Aside from the Roman artifacts the most interesting thing about the Alcazar of Cordoba is the view from the top. You get a great look at the Roman bridge and if you look closely, the Moorish waterwheel.
The gardens of the Alcazar are definitely worth visiting. They are formal and contain some really nice sightlines like this one.
Alcazar Gardens, Cordoba
And some other nice sights as well.
Also in the gardens is another familiar Andalusian theme, Columbus meeting with Ferdinand and Isabella.
After exiting the gardens we cross over the Guadalquivir River on a modern bridge to reach the other side. Underneath the bridge was a mixture of pasture and scrub brush where herds of goats were wandering freely.
On the other side there are great views of the old city.

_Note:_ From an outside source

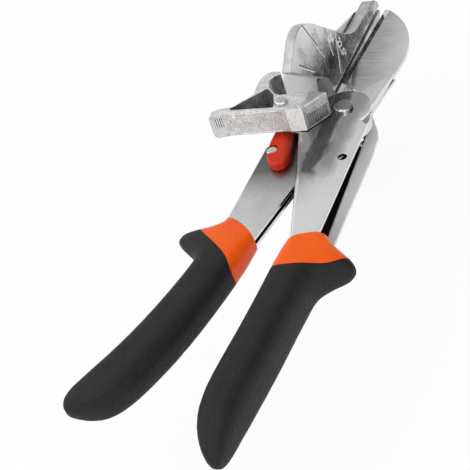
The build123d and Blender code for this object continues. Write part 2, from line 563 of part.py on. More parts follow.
def angle_stop():
    """The cast angle stop: a three-sided loop with a window that swings on the outer channel."""
    low = FRAME_TOP + STOP_WASHER
    outer = moved(places(STOP_SHARES, STOP_LENGTH, STOP_DEPTH), STOP_PIVOT)
    window = moved(places(STOP_WINDOW_SHARES, STOP_LENGTH, STOP_DEPTH), STOP_PIVOT)
    body = plate(outer, low, low + STOP_HEIGHT)
    upright = body.edges().filter_by(Axis.Z)
    corners = [edge for edge in upright if edge.center().X < STOP_PIVOT[0] or edge.center().Y < STOP_PIVOT[1]]
    body = fillet(corners, STOP_EDGE_RADIUS)
    body = fillet(body.edges().group_by(Axis.Z)[-1], STOP_EDGE_RADIUS)
    boss = moved(places(STOP_BOSS_SHARES, STOP_LENGTH, STOP_DEPTH), STOP_PIVOT)
    body += plate(boss, low, low + STOP_HEIGHT)
    body &= stop_front(outer, low)
    body -= plate(window, low - OVERRUN, low + STOP_HEIGHT + OVERRUN, STOP_CORNER_RADIUS / 2)
    body -= disc(STOP_PIVOT, STOP_RIVET_RADIUS + FIT, 0, FRAME_HEIGHT + STOP_HEIGHT)
    for groove in stop_grooves(outer, low + STOP_EDGE_RADIUS):
        body -= groove
    return body


def stop_front(outer, low):
    """The room that the stop fills as seen from the front: its free end has round corners."""
    along = (Vector(*outer[0]) - Vector(*outer[-1])).normalized()
    left = min(Vector(*point).dot(along) for point in outer)
    corner = along * left + Vector(0, 0, low + STOP_HEIGHT / 2)
    front = Plane(origin=corner, x_dir=along, z_dir=(along.Y, -along.X, 0))
    high = STOP_HEIGHT + 2 * STOP_EDGE_RADIUS
    face = RectangleRounded(2 * STOP_LENGTH, high, STOP_END_RADIUS, align=(Align.MIN, Align.CENTER))
    return extrude(front * face, amount=2 * STOP_LENGTH, both=True)


def stop_grooves(outer, low):
    """The upright grooves in the lower half of the stop's short front."""
    start, end = Vector(*outer[0]), Vector(*outer[1])
    along = (end - start).normalized()
    step = (end - start).length / (RIB_COUNT + 2)
    turn = math.degrees(math.atan2(along.Y, along.X)) + GROOVE_TURN
    side = 2 * RIB_DEPTH
    grooves = []
    for number in range(RIB_COUNT):
        spot = start + along * step * (number + 3 / 2)
        groove = Box(side, side, STOP_HEIGHT / 2, align=(Align.CENTER, Align.CENTER, Align.MIN))
        grooves.append(Pos(spot.X, spot.Y, low) * Rot(0, 0, turn) * groove)
    return grooves


def angle_stop_washer():
    """The washer that the angle stop turns on."""
    top = FRAME_TOP + STOP_WASHER - FIT
    return ring(STOP_PIVOT, STOP_HEAD_RADIUS, STOP_RIVET_RADIUS + FIT, FRAME_TOP, top)


def angle_stop_rivet():
    """The rivet that the angle stop swings on."""
    top = FRAME_TOP + STOP_WASHER + STOP_HEIGHT + FIT
    head = domed_head(STOP_PIVOT, STOP_HEAD_RADIUS, top, STOP_HEAD_HEIGHT)
    return head + disc(STOP_PIVOT, STOP_RIVET_RADIUS, FRAME_INSIDE, top)


def slopes(spots, values):
    """The slopes of a smooth line through values, level where they turn, so that it never overshoots."""
    steps = [(after - before) / (end - start)
             for start, end, before, after in zip(spots, spots[1:], values, values[1:])]
    inner = [0 if one * two <= 0 else 2 * one * two / (one + two) for one, two in zip(steps, steps[1:])]
    return steps[:1] + inner + steps[-1:]


def between(start, end, start_way, end_way, share):
    """A value part of the way between two, on a cubic with given slopes at both."""
    rise = end - start
    bend = 3 * rise - 2 * start_way - end_way
    turn = start_way + end_way - 2 * rise
    return start + share * (start_way + share * (bend + share * turn))


def refined(rows):
    """A table's rows with smooth rows put between them."""
    spots = [row[0] for row in rows]
    columns = list(zip(*rows))[1:]
    ways = [slopes(spots, column) for column in columns]
    found = []
    for number, (start, end) in enumerate(zip(spots, spots[1:])):
        for step in range(SECTION_STEPS):
            share = step / SECTION_STEPS
            row = [start + (end - start) * share]
            for column, way in zip(columns, ways):
                first, last = way[number] * (end - start), way[number + 1] * (end - start)
                row.append(between(column[number], column[number + 1], first, last, share))
            found.append(row)
    return found + [rows[-1]]


def half_section(middle, left, right, high):
    """The upper half of a section across a grip, rounder where a side reaches far."""
    points = []
    for number in range(SECTION_POINTS + 1):
        turn = math.pi * number / SECTION_POINTS
        reach = right if 2 * number < SECTION_POINTS else left
        taper = min(1, GRIP_HALF_WIDTH / reach) ** TAPER_SHARE
        power = 2 / max(TIP_SQUARENESS, GRIP_SQUARENESS * taper)
        across = math.copysign(abs(math.cos(turn)) ** power, math.cos(turn))
        points.append((middle + across * reach, high * abs(math.sin(turn)) ** power))
    return [(middle + right, 0)] + points[1:-1] + [(middle - left, 0)]


def grip_form(rows, width, half_height):
    """A grip and its collar as one form, from sections across the handle."""
    faces = []
    for along, middle, left, right, high in refined(rows):
        reaches = left * GRIP_HALF_WIDTH, right * GRIP_HALF_WIDTH
        upper = half_section(middle * width, *reaches, high * half_height)
        lower = [(x, -z) for x, z in reversed(upper)]
        section = Plane(origin=(0, along * HANDLE_LENGTH, 0), x_dir=(1, 0, 0), z_dir=(0, -1, 0))
        faces.append(section * make_face(Spline(*upper) + Spline(*lower)))
    return loft(faces, ruled=True)


def behind(points):
    """The space behind a curved line of the plan, towards the ends of the grips."""
    far = 2 * HANDLE_LENGTH
    start, end = points[0], points[-1]
    sides = Polyline(end, (far, end[1]), (far, -far), (-far, -far), (-far, start[1]), start)
    return Pos(0, 0, -far) * extrude(make_face(Spline(*points) + sides), amount=2 * far)


def sleeve(rows, width, half_height, front, room):
    """A grip and its collar as one form, with the handle's steel cut out of it."""
    form = grip_form(rows, width, half_height) & behind(places(front, width, HANDLE_LENGTH))
    return form - room


def two_tone(form, border, width):
    """A form parted into its grip behind the border and its collar in front of it."""
    zone = behind(places(border, width, HANDLE_LENGTH))
    return form & zone, form - zone


def build():
    """All the pieces by name."""
    frame = anvil_frame()
    arm = blade_frame()
    thick = sleeve(GRIP_SHARES, FRAME_WIDTH, GRIP_HALF_HEIGHT, GRIP_FRONT_SHARES, frame)
    slim = sleeve(SLIM_GRIP_SHARES, ARM_OFFSET, SLIM_GRIP_HALF_HEIGHT, SLIM_GRIP_FRONT_SHARES, arm)
    thick_grip, thick_collar = two_tone(thick, COLLAR_BORDER_SHARES, FRAME_WIDTH)
    slim_grip, slim_collar = two_tone(slim, SLIM_COLLAR_BORDER_SHARES, ARM_OFFSET)
    return {
        "anvil_frame": frame,
        "blade_frame": arm,
        "blade": blade(),
        "blade_pins": blade_pins(),
        "anvil_casting": anvil_casting(),
        "anvil_strip": anvil_strip(),
        "anvil_rivets": anvil_rivets(),
        "pivot_bolt": pivot_bolt(),
        "pivot_bush": pivot_bush(),
        "pivot_washer": pivot_washer(),
        "pivot_nut": pivot_nut(),
        "upper_spacer": upper_spacer(),
        "lower_spacer": lower_spacer(),
        "handle_spring": handle_spring(),
        "lock_lever": lock_lever(),
        "lock_lever_rivet": lock_lever_rivet(),
        "lock_lever_washer": lock_lever_washer(),
        "lock_catch": lock_catch(),
        "angle_stop": angle_stop(),
        "angle_stop_rivet": angle_stop_rivet(),
        "angle_stop_washer": angle_stop_washer(),
        "anvil_handle_grip": thick_grip,
        "anvil_handle_collar": thick_collar,
        "blade_handle_grip": slim_grip,
        "blade_handle_collar": slim_collar,
    }


def as_one(shape):
    """A piece, or a group of alike pieces, ready to be written."""
    if isinstance(shape, list):
        return Compound(children=[solid for piece in shape for solid in piece.solids()])
    return shape


os.makedirs("parts", exist_ok=True)
for name, shape in build().items():
    export_step(as_one(shape), f"parts/{name}.step")
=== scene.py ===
import math

import bmesh
import bpy
from mathutils import Matrix, Vector


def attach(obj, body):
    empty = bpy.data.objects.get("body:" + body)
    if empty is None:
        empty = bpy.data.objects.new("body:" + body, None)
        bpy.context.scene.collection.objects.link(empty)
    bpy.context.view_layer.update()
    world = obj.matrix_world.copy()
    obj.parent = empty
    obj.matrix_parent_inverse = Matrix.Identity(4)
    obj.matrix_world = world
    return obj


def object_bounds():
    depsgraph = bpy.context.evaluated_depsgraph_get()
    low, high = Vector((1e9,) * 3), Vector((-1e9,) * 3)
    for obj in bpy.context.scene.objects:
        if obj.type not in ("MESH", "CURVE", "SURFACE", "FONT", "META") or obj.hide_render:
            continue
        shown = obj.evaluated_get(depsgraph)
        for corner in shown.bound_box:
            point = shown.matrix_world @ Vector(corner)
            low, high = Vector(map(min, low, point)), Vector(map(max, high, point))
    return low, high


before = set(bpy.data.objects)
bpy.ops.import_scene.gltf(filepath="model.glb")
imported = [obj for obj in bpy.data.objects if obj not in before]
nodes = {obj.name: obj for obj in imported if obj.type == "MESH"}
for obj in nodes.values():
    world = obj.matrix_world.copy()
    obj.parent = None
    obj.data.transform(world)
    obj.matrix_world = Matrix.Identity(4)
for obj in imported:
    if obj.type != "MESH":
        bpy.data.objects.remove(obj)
cad_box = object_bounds()

MM = 0.001

# Camera, from the corners of the object in the photograph
CAMERA_AZIMUTH = math.radians(37.992)
CAMERA_ELEVATION = math.radians(41.28)
CAMERA_ROLL = math.radians(-21.485)
CAMERA_PLACE = Vector((157.38, -310.39, 261.46)) * MM
CAMERA_LENS = 71.44
CAMERA_CLIP = (0.01, 10)
SENSOR_WIDTH = 36.0


def camera_turn():
    """The camera's right, up and back directions as the columns of a turn."""
    a, e, r = CAMERA_AZIMUTH, CAMERA_ELEVATION, CAMERA_ROLL
    back = Vector((math.sin(a) * math.cos(e), -math.cos(a) * math.cos(e), math.sin(e)))
    level = Vector((math.cos(a), math.sin(a), 0))
    upright = back.cross(level)
    right = level * math.cos(r) + upright * math.sin(r)
    up = upright * math.cos(r) - level * math.sin(r)
    return Matrix((right, up, back)).transposed()


def add_camera():
    """The camera at the photograph's viewing angle."""
    data = bpy.data.cameras.new("camera")
    data.lens = CAMERA_LENS
    data.sensor_width = SENSOR_WIDTH
    data.clip_start, data.clip_end = CAMERA_CLIP
    camera = bpy.data.objects.new("camera", data)
    camera.matrix_world = Matrix.Translation(CAMERA_PLACE) @ camera_turn().to_4x4()
    bpy.context.scene.collection.objects.link(camera)
    bpy.context.scene.camera = camera


# The sockets of a Mix node that carry its share and its colours
MIX_SOCKETS = (0, 6, 7)
MIX_RESULT = 2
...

Don’t ask me why I didn’t take any photographs to prove it. One thing we did see that was disquieting was this. Anti-Semitism is apparently alive and well in modern Cordoba.
Other than this, it was a pleasant walk to the Calahorra Tower which once stood guard at the southern end of the Puente Romano. Today it’s an eye pleasing relic. Originally there were two rectangular towers through which you had to pass to get onto the bridge. Later they were joined together by the circular tower you see in the middle.
The Puente Romano was originally built in the first century A.D., but has been rebuilt many times since. That does not take away from the fact that the original foundations are over two thousand years old. Like all Roman bridges it has an architectural symmetry that is very eye-pleasing. Today it is pedestrian only and there is something special about entering the city the same way that millions before us have done. This is a view from the first bridge.
This is the view from the Puente Romano.
The Puerto del Puente (Bridge Gate) is the final obstacle to gaining entry to the old city. It dates to the time of Phillip II, but there was a gate here as far back as Roman times.
We have now returned to the outside of the Mezquita. Time to get some lunch and then check it out.